→ Written exercise
Write out exactly the lines that run from the line containing "build_body(jersey, collection)" through the line containing "from mathutils.bvhtree import BVHTree"; both end lines belong to the answer.

→ Information shown
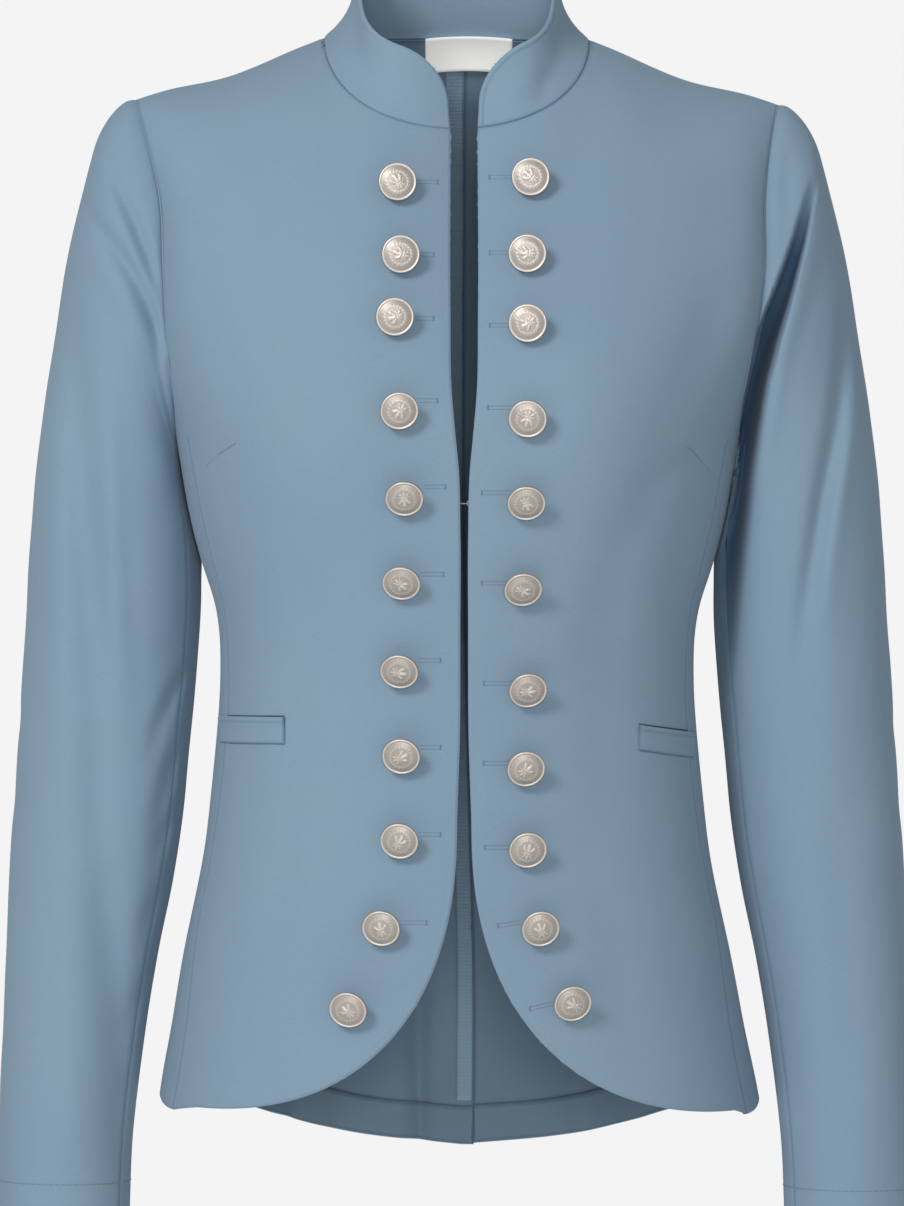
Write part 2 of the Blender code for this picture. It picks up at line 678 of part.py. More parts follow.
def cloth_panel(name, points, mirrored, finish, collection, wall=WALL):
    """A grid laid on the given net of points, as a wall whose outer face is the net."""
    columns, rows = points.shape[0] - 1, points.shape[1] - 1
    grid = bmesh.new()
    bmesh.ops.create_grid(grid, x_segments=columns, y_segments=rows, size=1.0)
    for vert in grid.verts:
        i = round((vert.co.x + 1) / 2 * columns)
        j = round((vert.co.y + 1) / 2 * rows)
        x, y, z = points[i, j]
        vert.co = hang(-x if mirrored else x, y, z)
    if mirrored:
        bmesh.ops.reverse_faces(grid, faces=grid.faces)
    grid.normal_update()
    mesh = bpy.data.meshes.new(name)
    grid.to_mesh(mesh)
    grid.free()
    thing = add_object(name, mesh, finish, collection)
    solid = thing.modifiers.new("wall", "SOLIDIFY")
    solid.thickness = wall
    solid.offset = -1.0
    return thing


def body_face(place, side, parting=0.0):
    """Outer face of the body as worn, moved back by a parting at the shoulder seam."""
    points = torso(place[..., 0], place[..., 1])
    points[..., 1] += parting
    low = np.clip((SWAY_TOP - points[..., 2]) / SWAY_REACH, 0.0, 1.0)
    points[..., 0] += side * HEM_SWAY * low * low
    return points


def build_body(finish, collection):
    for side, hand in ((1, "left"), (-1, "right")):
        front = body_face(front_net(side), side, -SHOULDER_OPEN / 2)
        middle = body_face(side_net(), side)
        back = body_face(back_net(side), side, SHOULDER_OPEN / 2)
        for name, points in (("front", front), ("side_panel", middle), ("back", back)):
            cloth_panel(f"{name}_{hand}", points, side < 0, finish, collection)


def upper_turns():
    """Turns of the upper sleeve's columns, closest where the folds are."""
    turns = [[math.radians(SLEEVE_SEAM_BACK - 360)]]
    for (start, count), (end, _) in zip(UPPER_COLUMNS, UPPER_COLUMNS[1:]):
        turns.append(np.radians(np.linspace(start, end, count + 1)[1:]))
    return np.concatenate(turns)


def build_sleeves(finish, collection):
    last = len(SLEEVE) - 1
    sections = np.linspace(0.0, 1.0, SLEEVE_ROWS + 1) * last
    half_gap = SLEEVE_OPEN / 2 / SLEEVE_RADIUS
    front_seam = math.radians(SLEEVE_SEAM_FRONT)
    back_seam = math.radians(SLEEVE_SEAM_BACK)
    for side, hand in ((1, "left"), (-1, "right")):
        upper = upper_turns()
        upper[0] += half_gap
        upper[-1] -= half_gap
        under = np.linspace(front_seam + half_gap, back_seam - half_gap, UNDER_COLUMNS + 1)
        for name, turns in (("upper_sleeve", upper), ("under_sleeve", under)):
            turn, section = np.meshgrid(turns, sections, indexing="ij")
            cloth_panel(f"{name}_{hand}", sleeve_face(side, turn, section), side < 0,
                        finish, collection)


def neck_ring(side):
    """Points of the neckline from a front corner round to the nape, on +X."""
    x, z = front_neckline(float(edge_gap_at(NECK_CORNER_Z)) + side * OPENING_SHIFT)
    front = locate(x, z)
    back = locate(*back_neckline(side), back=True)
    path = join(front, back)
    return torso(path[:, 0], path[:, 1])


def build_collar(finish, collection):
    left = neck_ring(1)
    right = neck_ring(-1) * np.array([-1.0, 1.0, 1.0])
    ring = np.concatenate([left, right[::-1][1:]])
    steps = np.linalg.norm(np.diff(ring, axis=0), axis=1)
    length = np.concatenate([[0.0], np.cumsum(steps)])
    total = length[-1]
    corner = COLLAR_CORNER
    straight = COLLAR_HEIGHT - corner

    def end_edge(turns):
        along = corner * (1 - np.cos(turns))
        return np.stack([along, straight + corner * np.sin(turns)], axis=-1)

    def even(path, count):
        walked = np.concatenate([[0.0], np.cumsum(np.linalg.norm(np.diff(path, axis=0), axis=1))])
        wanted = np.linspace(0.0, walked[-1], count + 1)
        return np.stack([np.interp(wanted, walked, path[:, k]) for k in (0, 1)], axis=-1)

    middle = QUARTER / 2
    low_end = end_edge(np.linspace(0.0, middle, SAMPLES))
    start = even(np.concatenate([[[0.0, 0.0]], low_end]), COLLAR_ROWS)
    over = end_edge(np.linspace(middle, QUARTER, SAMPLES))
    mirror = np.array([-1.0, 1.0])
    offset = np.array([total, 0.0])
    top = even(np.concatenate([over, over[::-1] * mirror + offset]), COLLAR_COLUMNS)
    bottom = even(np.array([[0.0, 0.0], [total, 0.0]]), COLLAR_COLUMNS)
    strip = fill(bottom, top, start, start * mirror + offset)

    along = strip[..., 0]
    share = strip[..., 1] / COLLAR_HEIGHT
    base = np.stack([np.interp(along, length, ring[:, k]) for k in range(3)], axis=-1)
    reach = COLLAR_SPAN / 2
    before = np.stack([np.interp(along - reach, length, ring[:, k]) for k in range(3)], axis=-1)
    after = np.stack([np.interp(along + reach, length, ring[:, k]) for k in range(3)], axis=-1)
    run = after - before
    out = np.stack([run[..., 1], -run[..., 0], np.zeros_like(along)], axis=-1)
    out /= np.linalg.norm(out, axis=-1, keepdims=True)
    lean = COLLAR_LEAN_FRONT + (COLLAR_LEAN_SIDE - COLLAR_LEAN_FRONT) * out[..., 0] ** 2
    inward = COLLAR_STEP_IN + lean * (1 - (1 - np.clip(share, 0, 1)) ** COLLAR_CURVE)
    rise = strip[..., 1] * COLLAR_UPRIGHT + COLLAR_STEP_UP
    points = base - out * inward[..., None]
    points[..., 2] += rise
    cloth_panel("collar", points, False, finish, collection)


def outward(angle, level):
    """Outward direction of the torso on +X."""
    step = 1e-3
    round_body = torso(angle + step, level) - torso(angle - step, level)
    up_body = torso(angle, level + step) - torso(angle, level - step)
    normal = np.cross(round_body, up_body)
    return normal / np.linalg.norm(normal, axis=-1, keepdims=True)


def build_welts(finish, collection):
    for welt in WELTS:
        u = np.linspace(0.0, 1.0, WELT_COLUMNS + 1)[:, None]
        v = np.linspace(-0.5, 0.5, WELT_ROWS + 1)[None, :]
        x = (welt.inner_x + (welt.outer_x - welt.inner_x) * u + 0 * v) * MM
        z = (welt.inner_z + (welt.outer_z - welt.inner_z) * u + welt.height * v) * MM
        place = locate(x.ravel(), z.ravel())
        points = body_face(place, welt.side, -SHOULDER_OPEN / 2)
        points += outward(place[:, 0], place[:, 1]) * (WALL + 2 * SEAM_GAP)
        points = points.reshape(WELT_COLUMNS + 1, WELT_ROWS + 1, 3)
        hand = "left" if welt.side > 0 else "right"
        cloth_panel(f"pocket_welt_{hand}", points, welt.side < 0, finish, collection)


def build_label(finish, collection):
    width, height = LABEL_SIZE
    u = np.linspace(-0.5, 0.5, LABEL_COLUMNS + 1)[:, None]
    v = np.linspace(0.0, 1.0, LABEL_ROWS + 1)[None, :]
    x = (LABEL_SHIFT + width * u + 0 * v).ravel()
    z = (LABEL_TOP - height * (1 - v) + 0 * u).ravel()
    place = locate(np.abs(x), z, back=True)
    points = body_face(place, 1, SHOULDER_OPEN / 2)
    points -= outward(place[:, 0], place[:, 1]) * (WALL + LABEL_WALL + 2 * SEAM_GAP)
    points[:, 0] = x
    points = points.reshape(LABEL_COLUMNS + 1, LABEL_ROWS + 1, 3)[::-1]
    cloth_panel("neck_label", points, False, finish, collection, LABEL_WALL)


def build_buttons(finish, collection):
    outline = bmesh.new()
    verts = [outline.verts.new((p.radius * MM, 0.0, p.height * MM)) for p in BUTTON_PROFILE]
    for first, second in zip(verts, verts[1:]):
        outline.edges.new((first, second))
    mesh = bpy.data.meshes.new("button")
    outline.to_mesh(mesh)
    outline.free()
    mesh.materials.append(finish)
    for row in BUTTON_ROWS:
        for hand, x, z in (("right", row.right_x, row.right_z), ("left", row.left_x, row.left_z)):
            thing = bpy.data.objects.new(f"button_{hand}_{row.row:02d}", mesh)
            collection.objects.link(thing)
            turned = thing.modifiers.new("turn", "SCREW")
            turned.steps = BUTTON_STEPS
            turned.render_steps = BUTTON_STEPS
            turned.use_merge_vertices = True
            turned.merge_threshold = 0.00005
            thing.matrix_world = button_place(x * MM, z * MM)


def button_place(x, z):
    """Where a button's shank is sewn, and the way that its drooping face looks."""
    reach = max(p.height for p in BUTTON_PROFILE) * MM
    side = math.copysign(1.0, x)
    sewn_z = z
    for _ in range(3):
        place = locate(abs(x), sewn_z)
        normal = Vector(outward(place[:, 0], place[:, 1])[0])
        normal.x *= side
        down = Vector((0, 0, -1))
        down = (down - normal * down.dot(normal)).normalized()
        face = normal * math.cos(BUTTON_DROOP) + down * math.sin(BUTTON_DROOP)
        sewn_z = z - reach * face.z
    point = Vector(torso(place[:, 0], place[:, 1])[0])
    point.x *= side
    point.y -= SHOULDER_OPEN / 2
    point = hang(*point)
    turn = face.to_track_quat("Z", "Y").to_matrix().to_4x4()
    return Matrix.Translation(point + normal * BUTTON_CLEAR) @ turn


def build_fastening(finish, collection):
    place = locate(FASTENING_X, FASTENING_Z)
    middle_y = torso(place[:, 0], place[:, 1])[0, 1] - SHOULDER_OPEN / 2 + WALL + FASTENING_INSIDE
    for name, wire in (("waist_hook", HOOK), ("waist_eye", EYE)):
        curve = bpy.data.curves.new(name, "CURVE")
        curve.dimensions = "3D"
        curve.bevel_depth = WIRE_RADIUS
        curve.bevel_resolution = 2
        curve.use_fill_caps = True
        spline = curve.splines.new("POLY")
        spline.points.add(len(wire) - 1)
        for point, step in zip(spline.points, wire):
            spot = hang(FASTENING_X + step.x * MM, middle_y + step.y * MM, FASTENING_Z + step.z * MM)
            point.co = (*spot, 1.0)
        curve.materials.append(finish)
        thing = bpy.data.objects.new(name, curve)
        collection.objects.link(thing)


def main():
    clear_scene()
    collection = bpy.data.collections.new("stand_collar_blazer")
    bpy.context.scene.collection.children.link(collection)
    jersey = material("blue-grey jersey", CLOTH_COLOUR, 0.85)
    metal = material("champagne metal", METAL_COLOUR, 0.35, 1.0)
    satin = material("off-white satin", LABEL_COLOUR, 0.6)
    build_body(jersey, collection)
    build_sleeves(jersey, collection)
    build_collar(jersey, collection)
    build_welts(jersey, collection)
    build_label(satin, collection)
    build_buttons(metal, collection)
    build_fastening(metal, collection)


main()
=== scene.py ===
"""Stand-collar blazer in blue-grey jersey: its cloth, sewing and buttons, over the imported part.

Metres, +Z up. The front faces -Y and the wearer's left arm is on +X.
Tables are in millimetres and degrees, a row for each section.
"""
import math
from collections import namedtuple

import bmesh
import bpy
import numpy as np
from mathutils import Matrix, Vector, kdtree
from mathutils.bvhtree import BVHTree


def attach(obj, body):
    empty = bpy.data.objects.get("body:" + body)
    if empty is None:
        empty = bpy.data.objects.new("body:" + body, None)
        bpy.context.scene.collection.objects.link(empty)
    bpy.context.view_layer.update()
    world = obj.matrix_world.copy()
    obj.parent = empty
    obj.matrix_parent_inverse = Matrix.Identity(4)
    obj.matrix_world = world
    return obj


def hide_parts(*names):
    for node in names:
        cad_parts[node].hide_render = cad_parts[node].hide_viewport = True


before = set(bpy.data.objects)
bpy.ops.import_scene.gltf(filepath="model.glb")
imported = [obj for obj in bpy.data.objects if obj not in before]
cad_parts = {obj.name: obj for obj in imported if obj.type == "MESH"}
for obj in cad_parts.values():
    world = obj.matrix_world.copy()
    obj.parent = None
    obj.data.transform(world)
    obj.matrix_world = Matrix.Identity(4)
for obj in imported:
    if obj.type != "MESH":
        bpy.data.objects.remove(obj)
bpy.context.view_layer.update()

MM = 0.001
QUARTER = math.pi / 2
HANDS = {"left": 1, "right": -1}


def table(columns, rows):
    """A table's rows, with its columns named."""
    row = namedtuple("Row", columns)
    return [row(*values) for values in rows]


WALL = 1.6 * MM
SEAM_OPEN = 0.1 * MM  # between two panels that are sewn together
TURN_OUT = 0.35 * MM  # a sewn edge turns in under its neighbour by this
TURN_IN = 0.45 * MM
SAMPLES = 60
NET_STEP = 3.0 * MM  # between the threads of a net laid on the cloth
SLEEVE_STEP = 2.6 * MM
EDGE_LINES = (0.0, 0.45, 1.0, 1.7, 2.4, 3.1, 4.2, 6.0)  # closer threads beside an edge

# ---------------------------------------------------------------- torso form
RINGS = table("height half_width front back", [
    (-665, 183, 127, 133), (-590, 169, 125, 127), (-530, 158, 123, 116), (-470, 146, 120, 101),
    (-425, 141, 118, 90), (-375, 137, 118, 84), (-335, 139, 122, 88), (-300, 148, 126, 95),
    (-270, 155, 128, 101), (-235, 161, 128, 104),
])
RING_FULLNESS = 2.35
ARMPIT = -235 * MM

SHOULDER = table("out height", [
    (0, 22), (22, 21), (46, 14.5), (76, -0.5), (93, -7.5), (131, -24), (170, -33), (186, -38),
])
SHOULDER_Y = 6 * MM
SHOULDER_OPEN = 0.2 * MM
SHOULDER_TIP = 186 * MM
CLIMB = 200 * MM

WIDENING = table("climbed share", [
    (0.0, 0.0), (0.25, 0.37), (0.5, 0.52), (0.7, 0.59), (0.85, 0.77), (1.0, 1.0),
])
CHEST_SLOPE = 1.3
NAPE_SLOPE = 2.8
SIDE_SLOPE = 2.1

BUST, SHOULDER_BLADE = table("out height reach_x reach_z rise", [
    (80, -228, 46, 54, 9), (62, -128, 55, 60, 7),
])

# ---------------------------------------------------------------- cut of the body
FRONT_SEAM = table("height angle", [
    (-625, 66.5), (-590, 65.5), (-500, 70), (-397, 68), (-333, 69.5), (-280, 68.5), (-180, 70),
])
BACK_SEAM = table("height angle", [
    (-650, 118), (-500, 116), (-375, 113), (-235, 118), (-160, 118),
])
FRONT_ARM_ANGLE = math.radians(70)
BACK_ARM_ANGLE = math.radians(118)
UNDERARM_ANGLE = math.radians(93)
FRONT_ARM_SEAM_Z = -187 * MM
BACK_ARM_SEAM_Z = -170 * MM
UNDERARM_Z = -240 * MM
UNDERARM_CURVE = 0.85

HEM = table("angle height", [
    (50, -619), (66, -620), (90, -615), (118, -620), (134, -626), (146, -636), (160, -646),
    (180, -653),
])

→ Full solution
    build_body(jersey, collection)
    build_sleeves(jersey, collection)
    build_collar(jersey, collection)
    build_welts(jersey, collection)
    build_label(satin, collection)
    build_buttons(metal, collection)
    build_fastening(metal, collection)


main()
=== scene.py ===
"""Stand-collar blazer in blue-grey jersey: its cloth, sewing and buttons, over the imported part.

Metres, +Z up. The front faces -Y and the wearer's left arm is on +X.
Tables are in millimetres and degrees, a row for each section.
"""
import math
from collections import namedtuple

import bmesh
import bpy
import numpy as np
from mathutils import Matrix, Vector, kdtree
from mathutils.bvhtree import BVHTree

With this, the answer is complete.